▸ **SET PROBLEM**
Find the word "scene" in the material below and gather every line that contains it.

▸ **GIVEN MATERIAL**
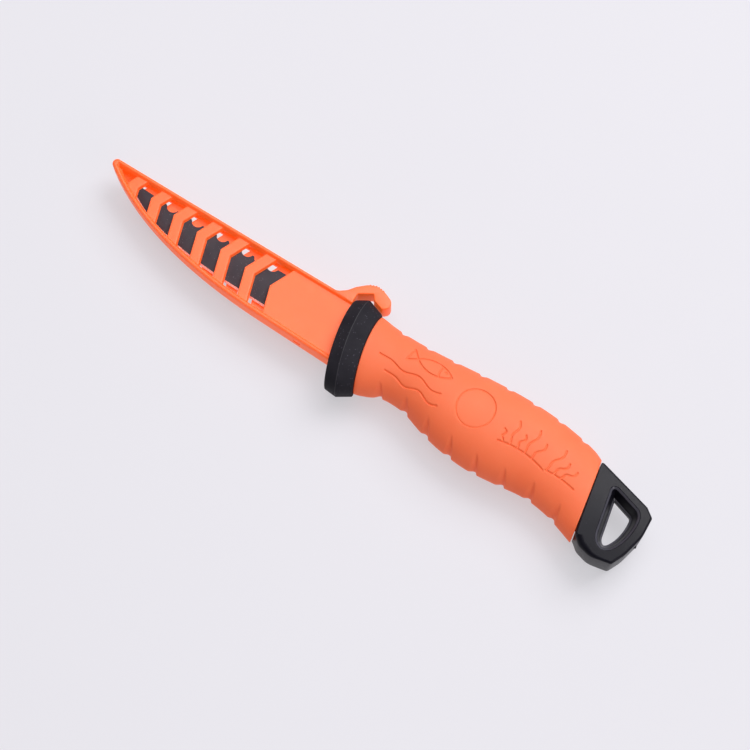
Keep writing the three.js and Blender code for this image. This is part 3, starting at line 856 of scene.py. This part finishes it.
def sheath_rails():
    """Matching points of the rim's outer line and its inner line, from the mouth round the tip and back."""
    turn = np.linspace(math.pi / 2, math.pi * 1.28, 22)
    ray = np.stack([np.cos(turn), np.sin(turn)], axis=1)[1:]
    tip = TIP_CENTRE + TIP_RADIUS * ray
    tip_top = (TIP_CENTRE[0], TIP_CENTRE[1] + TIP_RADIUS)
    spine = straight((mouth_x(0.9), 0.87), tip_top, 110)
    belly = bezier(tip[-1], (-94.5, -12.2), (-69, -21.5), HEEL_START, 130)[1:]
    drain = DRAIN_X + np.array([-1, -1, 1, 1]) * DRAIN_HALF + [-0.05, 0, 0, 0.05]
    xs = np.concatenate([np.linspace(-29, -11, 12), drain, np.linspace(-6, mouth_x(-24.8), 10)])
    heel = np.stack([xs, HEEL_START[1] - (xs - HEEL_START[0]) * HEEL_FALL / HEEL_RUN], axis=1)
    outer = np.concatenate([spine, tip, belly, heel])
    roof = straight((mouth_x(ROOF_END[1]), ROOF_END[1]), PANEL_CORNER, 110)
    around = PANEL_CORNER + CORNER_RADIUS * ray
    floor = bezier(*FLOOR_CURVE, 130)[1:]
    sill_x = xs.copy()
    sill_x[-1] = mouth_x(-22.2)
    sill = np.stack([sill_x, sill_y(sill_x)], axis=1)
    inner = np.concatenate([roof, around, floor, sill])
    return outer, inner


def taper(x):
    """How thick the sheath is at x, as a share of its thickness at the mouth."""
    return 1 - SHEATH_TAPER * np.clip(-x / SHEATH_LENGTH, 0, 1)


# The rim's section, as (share of the way from its outer line to its inner line, height). It ends with the
# narrow groove that the blade's edge lies in.
RIM_PROFILE = [
    (0.02, 0.015), (0.0, 0.08), (0.0, 2.2), (0.005, 3.2), (0.03, 3.75), (0.09, 4.2), (0.18, 4.52),
    (0.29, 4.67), (0.4, SHEATH_HALF), (0.5, 4.69), (0.58, 4.6), (0.63, 4.42), (0.68, 4.15), (0.75, 3.85),
    (0.88, 3.3), (0.97, 2.2), (1.0, 1.7), (1.0, 0.5), (0.66, 0.4), (0.66, 0.015)]


def rim(surface, side):
    """Half of the rim: a rounded bead, a drafted wall down to the panel, and a drain slot near the mouth."""
    outer, inner = sheath_rails()
    drain = (np.abs(outer[:, 0] - DRAIN_X) < DRAIN_HALF + 0.01) & (outer[:, 1] < -20)
    rows = []
    for share, height in RIM_PROFILE:
        flat = outer + (inner - outer) * share
        z = np.where(drain, max(height, DRAIN_HEIGHT), height)
        rows.append(at_height(flat, z * side * taper(flat[:, 0])))
    loop = np.stack(rows, axis=1)
    surface.grid(loop, wrap=True)
    surface.cap(loop[0])
    surface.cap(loop[-1])


def window_x(i):
    """Where window i starts on the panel's upper line; the windows get narrower towards the tip."""
    return WINDOW_START - WINDOW_PITCH * i + WINDOW_LOSS * i * (i - 1) / 2


def knee_y(x):
    """The height at which the chevron edges bend."""
    return KNEE[0] - KNEE[1] * x


def chevron(x, y):
    """The chevron edge that starts at x on the panel's upper line, at heights y."""
    knee = knee_y(x)
    bend = x - CHEVRON[0] * (CHEVRON_TOP - knee)
    return np.where(y > knee, x - CHEVRON[0] * (CHEVRON_TOP - y), bend + CHEVRON[1] * (knee - y))


def panel_roof(x):
    """The rim's inner line on the spine side."""
    (x0, y0), (x1, y1) = PANEL_CORNER, ROOF_END
    return y0 + (x - x0) * (y1 - y0) / (x1 - x0)


def panel_floor(x):
    """The rim's inner line on the edge side."""
    curve = bezier(*FLOOR_CURVE, 60)
    curved = np.interp(x, curve[:, 0], curve[:, 1])
    return np.where(x < FLOOR_END[0], curved, sill_y(np.minimum(x, FLOOR_END[0] + SILL_RUN)))


BAR_TUCK = 0.35  # how far the bars run into the rim
KNEE_REACH = 0.35  # how far from the knee its extra rows lie


def strip_rows(edge, knee, upper=9, lower=9):
    """Heights across the panel along one edge line, with rows close together at the knee."""
    y_top, y_bottom = -0.5, -20.0
    for _ in range(12):  # the edge leans, so its ends are found in a few rounds
        y_top = panel_roof(edge(y_top)) + BAR_TUCK
        y_bottom = panel_floor(edge(y_bottom)) - BAR_TUCK
    middle = min(max(knee, y_bottom + 0.02), y_top - 0.02)
    inside = y_bottom + 1 < middle < y_top - 1
    near = middle + KNEE_REACH * np.linspace(1, -1, 5) if inside else [middle]
    return np.concatenate([np.linspace(y_top, near[0], upper)[:-1], near,
                           np.linspace(near[-1], y_bottom, lower)[1:]])


# The section of a bar's edge, as (how far into the bar, height).
BAR_EDGE = [(0.0, PANEL_UNDER), (0.0, 3.0), (0.03, 3.17), (0.1, 3.27), (0.22, PANEL_TOP)]
BAR_DRAFT = 0.4  # how far the wall towards the butt runs out on the bar's underside


def strip(surface, left, right, knee, side, steps=6):
    """A bar of the panel between two edge lines, with crisp edges and a drafted wall towards the butt."""
    rows = [strip_rows(line, knee) for line in (left, right)]
    count = max(len(row) for row in rows)
    shares = np.linspace(0, 1, count)
    rows = [row if len(row) == count else np.interp(shares, np.linspace(0, 1, len(row)), row)
            for row in rows]
    a = np.stack([[left(y), y] for y in rows[0]])
    b = np.stack([[right(y), y] for y in rows[1]])
    length = np.maximum(np.linalg.norm(b - a, axis=1, keepdims=True), 0.1)
    along = (b - a) / length
    start, top = BAR_EDGE[-1]
    section = [(a + along * dx, z) for dx, z in BAR_EDGE]
    for k in range(1, steps):
        section.append((a + along * (start + (length - 2 * start) * k / steps), top))
    for dx, z in BAR_EDGE[::-1]:
        draft = BAR_DRAFT if z == PANEL_UNDER else 0
        section.append((b - along * (dx - draft), z))
    loop = np.stack([at_height(flat, z * side * taper(flat[:, 0])) for flat, z in section], axis=1)
    surface.grid(loop, wrap=True)
    surface.cap(loop[0])
    surface.cap(loop[-1])


def ledge(surface, side):
    """A narrow shelf along the back panel's upper line, which closes the tops of its windows."""
    x = np.linspace(window_x(WINDOWS), mouth_x(-1.5), 80)
    corners = [(0.3, PANEL_UNDER), (0.3, PANEL_TOP), (-BACK_LEDGE, PANEL_TOP), (-BACK_LEDGE, PANEL_UNDER)]
    rows = [np.stack([x, panel_roof(x) + dy, z * side * taper(x)], axis=1) for dy, z in corners]
    loop = np.stack(rows, axis=1)
    surface.grid(loop, wrap=True)
    surface.cap(loop[0])
    surface.cap(loop[-1])


def panel(surface, side, shift, width):
    """The bars between the windows and the plain field at the mouth."""
    for i in range(WINDOWS):
        left = window_x(i + 1) - shift
        right = left + width
        knee = knee_y((left + right) / 2)
        strip(surface, lambda y: chevron(left, y), lambda y: chevron(right, y), knee, side)
    start = window_x(0) - shift
    strip(surface, lambda y: chevron(start, y), mouth_x, knee_y(start), side, steps=40)


def sheath_half(name, side, stands_for, orange):
    """One shell of the sheath; the back one's bars lie further along, so that the windows are staggered."""
    surface = Surface()
    rim(surface, side)
    if side > 0:
        panel(surface, side, 0, BAR_WIDTH)
    else:
        panel(surface, side, BACK_SHIFT * WINDOW_PITCH, BACK_BAR_WIDTH)
        ledge(surface, side)
        end = window_x(WINDOWS) - 2
        strip(surface, lambda y: PANEL_CORNER[0] + 0.2, lambda y: chevron(end, y), knee_y(end), side)
    make(surface, name, [orange], "sheath", [stands_for], 35)


# --- latch --------------------------------------------------------------------------------------------

LATCH_OUTLINE = [
    (-8.6, -0.35, 0.2), (1.25, -0.35, 0.2), (1.3, 3.75, 0.4), (6.45, 6.95, 0.4), (8.1, 4.75, 0.7),
    (12.5, 3.2, 1.2), (14.7, 5.0, 2.3), (14.3, 8.0, 3.0), (10.2, 9.75, 4), (6.2, 10.35, 2.6), (2.6, 9.0, 2.6),
    (-0.9, 5.9, 4.0), (-2.9, 3.2, 4.5), (-6.0, 0.9, 4.5), (-8.6, 0.6, 0.2)]
# The latch's edge from the middle plane to its face, as (how far inside LATCH_OUTLINE, height).
LATCH_PROFILE = [(0.0, 0.0), (0.0, 4.0), (0.03, 4.24), (0.1, 4.46), (0.2, 4.6), (0.32, 4.66), (0.42, 4.68)]
LATCH_BEND = ((-3.2, 2.8, 0), (3.4, 6.8, 0))  # where the arm starts to bend and where it is stiff again
RIB_HEIGHT = 0.42
RIB_PITCH = 1.1
RIB_START = 3
RIB_DEPTH = 0.3  # how far inside the outline the ribs fade out


def latch(orange):
    """The latch and the gusset it springs from, as one moulding with thumb ribs along its crown."""
    outline = resampled(rounded(LATCH_OUTLINE, 0.2), 0.2)
    x, y = outline.T
    crown = smoothstep(2.9, 3.5, x) * smoothstep(10.1, 9.3, x) * (y > 8.0)
    ribs = RIB_HEIGHT * crown * np.abs(np.sin(math.pi * (x - RIB_START) / RIB_PITCH))
    rings = [at_height(inset(outline, distance - ribs * max(0, 1 - distance / RIB_DEPTH)), z)
             for distance, z in LATCH_PROFILE]
    whole = np.stack([ring * [1, 1, -1] for ring in rings[:0:-1]] + rings)
    surface = Surface()
    surface.grid(whole, wrap=True)
    surface.cap(whole[0])
    surface.cap(whole[-1])
    start, end = ((np.array(point) + KNIFE_ORIGIN) / 1000 for point in LATCH_BEND)
    make(surface, "latch_spring", [orange], ("sheath", "latch", start, end), ["latch_arm"], 40)


# --- stage --------------------------------------------------------------------------------------------

TABLE_HALF = 3
TABLE_CELLS = 11
WALL_RADIUS = 2.9
WALL_HEIGHT = 4
WALL_SIDES = 64
LENS = 92.556
EYE = (0.12192, -0.18832, 0.71773)
LOOK_AT = (0.00605, -0.00216, 0.0005)
BACKGROUND = (0.93, 0.92, 0.96, 1)
BACKGROUND_STRENGTH = 0.18


def staged(name, points, faces, material):
    """An object that belongs to the set and not to the knife, in metres."""
    mesh = bpy.data.meshes.new(name)
    mesh.from_pydata(points, [], faces)
    mesh.materials.append(material)
    item = bpy.data.objects.new(name, mesh)
    bpy.context.scene.collection.objects.link(item)
    return item


def floor():
    """A pale table, and a wall of the same far round it that only the camera sees."""
    pale = table_top()
    line = np.linspace(-TABLE_HALF, TABLE_HALF, TABLE_CELLS + 1)
    points = [(x, y, 0) for x in line for y in line]
    corners = [i * len(line) + j for i in range(TABLE_CELLS) for j in range(TABLE_CELLS)]
    faces = [(k, k + len(line), k + len(line) + 1, k + 1) for k in corners]
    staged("table", points, faces, pale)
    around = np.linspace(0, 2 * math.pi, WALL_SIDES, endpoint=False)
    points = [(WALL_RADIUS * math.cos(a), WALL_RADIUS * math.sin(a), z)
              for a in around for z in (-0.01, WALL_HEIGHT)]
    count = len(points)
    faces = [(k, (k + 2) % count, (k + 3) % count, k + 1) for k in range(0, count, 2)]
    wall = staged("wall", points, faces, pale)
    wall.visible_diffuse = False
    wall.visible_glossy = False
    wall.visible_shadow = False


def aim(thing, place, target):
    """Puts a light or the camera in its place, turned to the target."""
    thing.location = place
    thing.rotation_euler = (Vector(target) - Vector(place)).to_track_quat("-Z", "Y").to_euler()


def softbox(name, place, size, power, colour):
    data = bpy.data.lights.new(name, "AREA")
    data.shape = "RECTANGLE"
    data.size, data.size_y = size
    data.energy = power
    data.color = colour
    light = bpy.data.objects.new(name, data)
    bpy.context.scene.collection.objects.link(light)
    aim(light, place, (0, 0, 0))


def lighting():
    softbox("key", (0.35, 1.2, 1.6), (1.3, 1.3), 30, (1.0, 0.985, 0.99))
    softbox("top", (0.05, 0.5, 2.05), (1.8, 1.8), 29, (0.99, 0.985, 1.0))
    softbox("side", (1.6, -0.5, 0.7), (0.9, 0.5), 5, (1.0, 0.99, 1.0))
    world = bpy.data.worlds.new("studio")
    bpy.context.scene.world = world
    world.use_nodes = True
    background = world.node_tree.nodes["Background"]
    background.inputs["Color"].default_value = BACKGROUND
    background.inputs["Strength"].default_value = BACKGROUND_STRENGTH


def camera():
    data = bpy.data.cameras.new("camera")
    data.sensor_width = 36
    data.lens = LENS
    eye = bpy.data.objects.new("camera", data)
    bpy.context.scene.collection.objects.link(eye)
    aim(eye, EYE, LOOK_AT)
    bpy.context.scene.camera = eye


# --- the whole scene ----------------------------------------------------------------------------------

camera()
lighting()
floor()
orange = hard_orange()
blade()
grip()
guard()
butt_cap()
sheath_half("sheath_front", 1, "sheath_front_shell", orange)
sheath_half("sheath_back", -1, "sheath_back_shell", orange)
latch(orange)

# The core and the rivets inside the handle have no piece of their own, so their CAD objects get materials.
core = hidden_core()
rivet = ground_steel()
for node, cad in frame["nodes"].items():
    if not cad.hide_render:
        cad.data.materials.clear()
        cad.data.materials.append(rivet if "rivet" in node else core)
bpy.context.scene.view_settings.view_transform = "Standard"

▸ **OUTPUT FOR THIS EXERCISE**
Keep writing the three.js and Blender code for this image. This is part 3, starting at line 856 of scene.py. This part finishes it.
    bpy.context.scene.collection.objects.link(item)
    bpy.context.scene.collection.objects.link(light)
    bpy.context.scene.world = world
    bpy.context.scene.collection.objects.link(eye)
    bpy.context.scene.camera = eye
# --- the whole scene ----------------------------------------------------------------------------------
bpy.context.scene.view_settings.view_transform = "Standard"